Working to close a $24 billion dollar deficit, Capitol Weekly now reports that Legislative leaders are considering forced furloughs for more than 2,000 Capitol staffers. Each furlough day per month would amount to a 4.5 percent pay cut.
Capitol sources said the possibility of furloughs was floated privately among the leadership of both houses. Legislative employees, unlike most Civil Service, state-government workers, are not subject to collective bargaining agreements. Capitol workers could be furloughed through administrative action not requiring legislation.

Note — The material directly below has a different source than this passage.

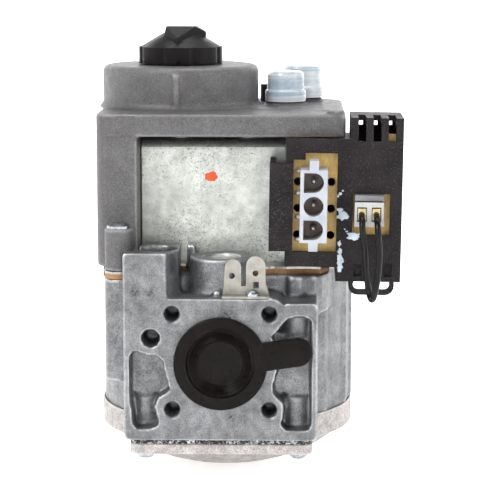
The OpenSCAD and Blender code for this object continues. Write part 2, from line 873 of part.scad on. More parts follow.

Yet as Legislative leaders consider furloughs for staff, one item seems to remain off radar – per diem. The average legislative and executive staff salary is $63,790, yet as one might imagine State legislators annual salary rates slightly higher. Lawmakers earn $116,098 a year plus $173 in tax free per diem for each day they are in session. This “desk” per diem, as it’s called, is designed to cover the cost of keeping a second home in Sacramento.
The current rate was increased in October from the prior rate of $170. Even then California’s economy, jobs, revenues and budget were hurting, but that did not stop the state Victim Compensation and Government Claims Board from slightly raising the per diem rate.
The Board is required by state law to set per diem no lower than the rate paid to federal employees traveling to Sacramento, currently $173. For the state’s 120 Assembly and Senate members, the increased rate adds about $600 per year to their checkbook — maybe more, maybe less, depending upon the duration of a legislative year. For taxpayers, the hike amounts to about $72,000 annually.